Making good talent systems is damn difficult, and hard work. Just throwing random core utility in there on mutually exclusive paths isn't the easy solution some people think it to be.
Though to be fair we don't know yet how it'll ACTUALLY look.
I don't disagree, but obviously what is "meaningful" and a good type of choice is subjective.
I personally like the approach to meaningful choice where your choice is either situational ("do I want AoE talent for this fight, or do I want single target talent for this fight") or active vs. passive ("do I want an active ability that is slightly better dps or is it better to just pick a passive because this is an alt I'm not as good with") type choices. If they can balance actual throughput choices against each other so there isn't one exclusive right answer, I also love actual gameplay impacting choices ("do I want to add a DoT to my rotation or a short burst cooldown"), but these kinds usually end up where there is only one correct choice mathematically.
I am sure there are others who think choosing between utility and survival is a good choice. I'm sure there are also people who think choosing between utility and throughput is good choice. I strongly disagree but the point is that there are perspectives of all type.
My beef with the new talents is entirely within the act of taking current baseline abilities and making them into talents that are locked behind a finite currency. I don't think it's smart, I don't think it's fun, I don't think it's interesting to put players in a position where they might potentially have to give up utility and survival abilities they have now.
I mean, we have a pretty reasonable idea now that they've released two in-depth previews and several small ones. We can hope they might change in response to feedback, but Blizzard also likes to die on dumb hills, so that seems credulous at this point.
We have a general idea, but we don't know the details. We don't know what is baseline and what isn't, what specific abilities are positioned against each other, etc.
Those matter a lot.
I share your pessimism - I fully expect this to end up in a miserable state. But we don't know for sure yet.
"Dude you have zero interrupts"
"Sorry I'm not specced into Wind Shear"
kek
At this point, I'm going to assume you missed the DK and Druid previews they put out today with this blog post. We know those things for at least two classes now, at least as they are currently working.
(they've also indicated elsewhere some of the current baseline abilities that will be moving to talents for most classes, interrupts being one of those)
Yes, but those are only two classes, and it's in a pre-Alpha state.
Until it gets closer to being release ready we have no idea what it'll ACTUALLY look like.
I do expect it to be shit going by what we do know, but I won't judge it until it's closer to finalized than it is right now.
Mind Freeze is low enough in the Frost "branch" of the DK's class tree to not be any kind of major point sink for Blood/Unholy. Skull Bash is higher up in the Feral/Guardian branches for Druids but still pretty central, and it basically lets Resto/Balance spec into it in exchange for giving up Heart of the Wild.
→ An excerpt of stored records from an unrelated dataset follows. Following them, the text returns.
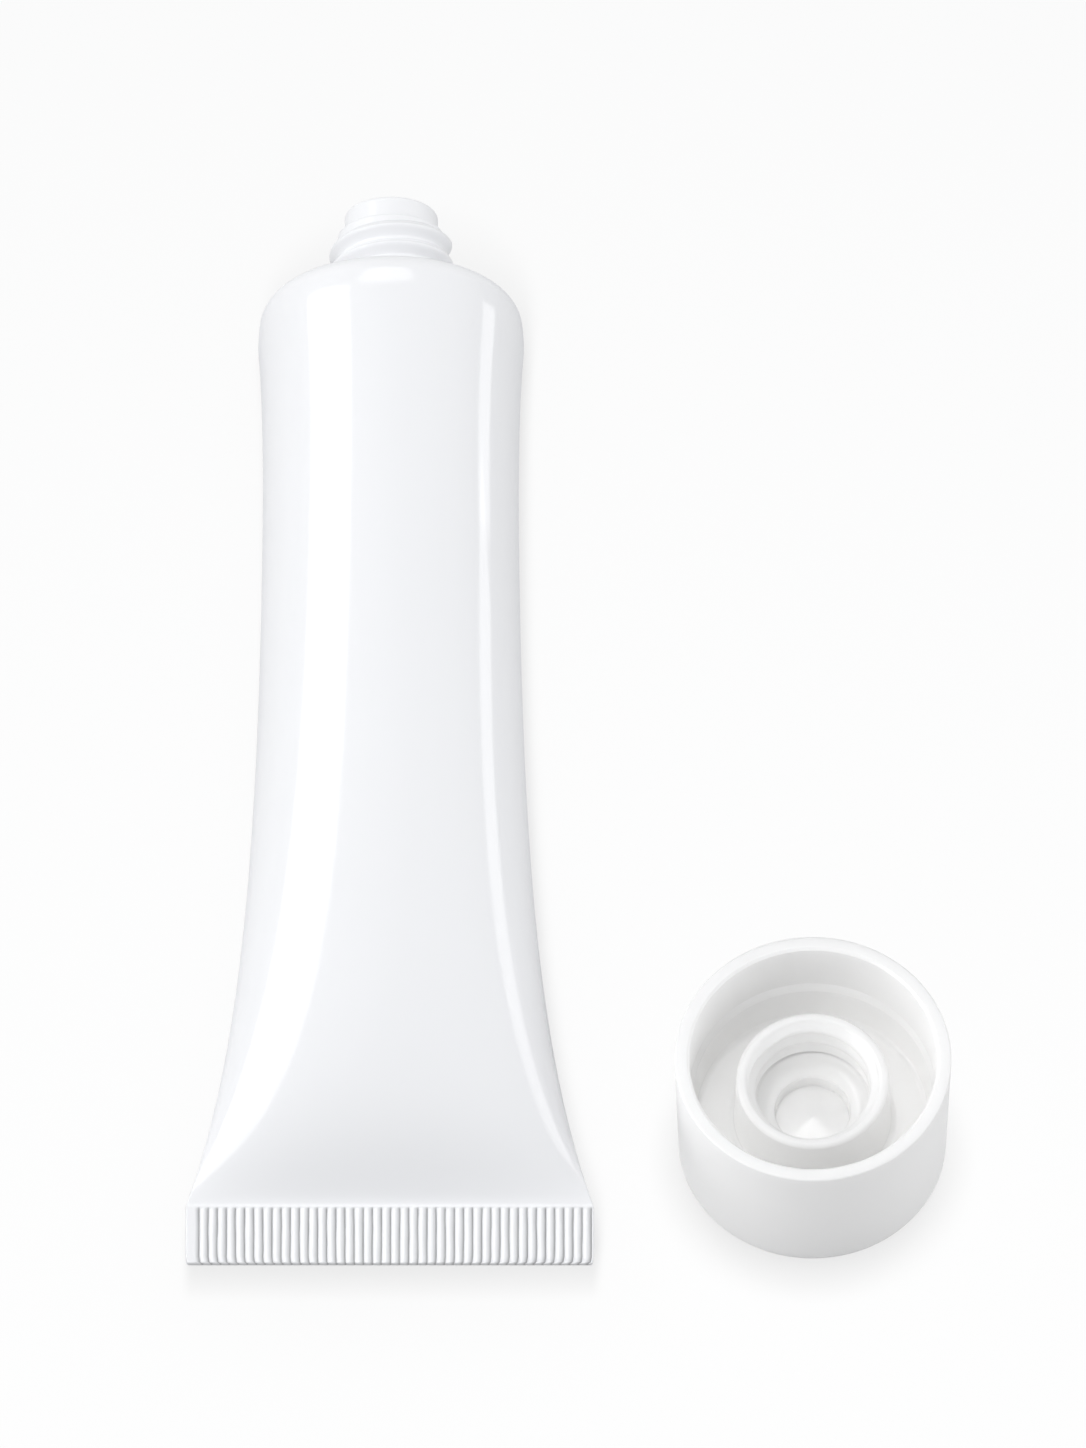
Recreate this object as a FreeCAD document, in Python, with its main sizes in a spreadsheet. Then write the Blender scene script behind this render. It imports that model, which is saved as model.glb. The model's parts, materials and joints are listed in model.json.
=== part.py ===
"""Cosmetic squeeze tube that lies on its side, with its screw cap stood mouth up beside it.

The tube is a soft extruded sleeve, flattened and welded shut at one end, with a moulded shoulder and
threaded neck welded into the other. In the tube's own frame the axis is Y: stations are counted from the
sealed end, and the seal lies flat in the XY plane. In the cap's own frame the closed end is at Z = 0 and
the mouth faces +Z. Lengths are in millimetres and angles in degrees.
"""

import FreeCAD, Part
import Sketcher
import math
import os

from FreeCAD import Placement, Rotation, Vector

# The driving dimensions. Each one becomes a cell of the spreadsheet, under the same name.
SIZES = {
    # the sleeve
    "sleeve_radius": 14.65,         # outside radius of the plain extruded sleeve
    "sleeve_wall": 0.45,            # wall of the sleeve
    "sleeve_length": 119.4,         # from the sealed end to the edge that meets the shoulder
    "waist_half_width": 14.1,       # half width that the body tends to, away from both of its ends
    "flare_length": 27.2,           # length over which the body spreads to the width of the seal
    "grip_length": 3.0,             # straight stretch of the sleeve that is welded to the shoulder's skirt
    "skirt_gap": 0.02,              # between that stretch and the skirt, over the radius
    "stretch_length": 9.2,          # length over which the stretched end settles to the waist
    # the sealed end
    "seal_length": 7.3,             # length of the welded strip
    "rib_length": 6.9,              # length of the ribs pressed into it, from its free edge
    "seal_thickness": 0.95,         # over the crests of the pressed ribs
    "rib_depth": 0.2,               # from the crest of a rib to the groove beside it
    "rib_count": 44,                # ribs over the width of the strip
    "rib_spacing": 0.14,            # flat groove between two ribs
    "seal_rise": 0.18,              # step up from the strip to the middle of the body
    # the shoulder and the neck
    "shoulder_radius": 15.1,        # widest radius of the moulded shoulder
    "shoulder_arc": 2.4,            # radius of the shoulder's rounded edge
    "shoulder_slope": 22.0,         # slope of the shoulder's top, in degrees
    "shoulder_wall": 1.45,          # wall of the shoulder
    "neck_radius": 6.1,             # root of the neck's thread
    "neck_length": 6.33,            # from the shoulder's top to the step below the tip
    "neck_fillet": 0.5,             # where the neck rises from the shoulder
    "tip_radius": 5.3,              # smooth tip above the thread
    "tip_length": 2.65,             # height of that tip
    "tip_edge": 0.45,               # rounding of the tip's outer edge
    "bore_radius": 4.5,             # inside of the neck
    "orifice_radius": 3.2,          # hole that the product leaves by
    "orifice_depth": 1.3,           # thickness of the tip's end around the orifice
    # the thread, on the neck and in the cap's collar
    "thread_pitch": 2.31,
    "thread_depth": 0.95,           # height of the ridge over its root
    "thread_base": 1.3,             # width of the ridge at its root
    "thread_crest": 0.5,            # width of the ridge at its crest
    "thread_clearance": 0.35,       # between the neck and the collar, over the radius
    "neck_lead": 0.45,              # plain stretch between the neck's thread and the step below the tip
    "collar_lead": 0.45,            # plain stretch between the collar's rim and its thread
    "seal_bore_length": 2.5,        # plain bore between the collar's thread and the ledge
    # the cap
    "cap_height": 20.2,
    "landing_inset": 0.85,          # how far inside the shoulder's widest radius the mouth lands on it
    "mouth_gap": 0.1,               # between the mouth and the shoulder when the ledge seals on the tip
    "mouth_chamfer": 0.3,           # inner edge of the mouth
    "rim_wall": 1.65,               # wall of the skirt at the mouth
    "cap_draft": 0.5,               # how much narrower the closed end is than the mouth, over the radius
    "cap_edge": 0.8,                # rounding of the closed end's edge
    "step_depth": 6.7,              # from the mouth down to the step in the skirt's wall
    "step_height": 0.95,            # height of the sloping step
    "step_width": 0.5,              # how much the step narrows the bore of the skirt
    "floor_depth": 14.45,           # from the mouth down to the floor around the collar
    "floor_draft": 0.3,             # how much narrower the skirt's bore is at the floor than at the step
    "floor_fillet": 0.7,            # rounding at the floor's two corners
    "collar_wall": 1.25,            # wall of the collar over the root of its thread
    "collar_depth": 5.1,            # from the mouth down to the collar's rim
    "collar_draft": 0.2,            # how much thicker the collar is at the floor
    "collar_lip": 0.45,             # rounding of the collar's rim
    "well_radius": 4.25,            # well in the middle of the cap's end
    "well_depth": 2.1,              # from the ledge down to the bottom of the well
    "well_cone": 0.35,              # rise of the shallow cone in the well
    # the place of the cap beside the tube
    "cap_gap": 9.1,                 # from the side of the seal across to the cap
    "cap_along": 22.7,              # from the sealed end along to the cap's axis
}

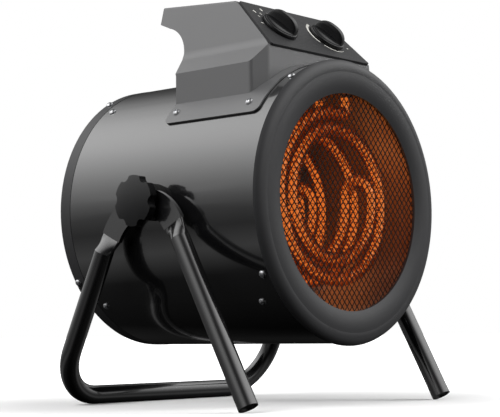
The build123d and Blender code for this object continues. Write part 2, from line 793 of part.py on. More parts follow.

In other words their placement is such that a standard raid group is very likely going to have the same number of interrupts as it does now, but it allows for a greater degree of flexibility for some classes in smaller group context like M+ where opportunity costs play a larger role in choices. Overall I think that's a positive *direction*, with the addendum that "early draft is early" and the final destination is going to be different in significant ways.
Last edited by Slybak; 2022-06-03 at 08:30 PM.
These don't look too bad, but it would have been great if a calculator went live with it. So we could play and see what a build with 61pts in it looks like and what skills you can get.
Last edited by Slybak; 2022-06-03 at 09:43 PM.
Let the tears begin!
I can see self-proclaimed experts and Doomsayers with permanent semi-annual subscriptions spreading mental illness as usual.
My goal is to make the worst build possible to show Blizzard how terrible this revamp is going to be on a larger scale. We shouldn't have to invest points into abilities that are critical to activity-specific performance (i.e interrupts or defensives) just to falsely advertise that we have "more choice" in regards to talents.
We don't have a choice in the matter. If we don't pick up our interrupts or critical defensives, we won't be able to find groups for mythic or land a spot in a raid roster. Don't desecrate our baseline abilities in the name of "freedom".
I still think Interrupts need to be a class baseline ability
An environment where everyone has everything isn't exactly ideal or fun. It's boring, and more drunkard friendly.
It is much more fun to change depending on what you plan to do.
Though seeing how the MoP (and beyond) talents cater more towards the heavily intoxicated, it's hard to go back for some.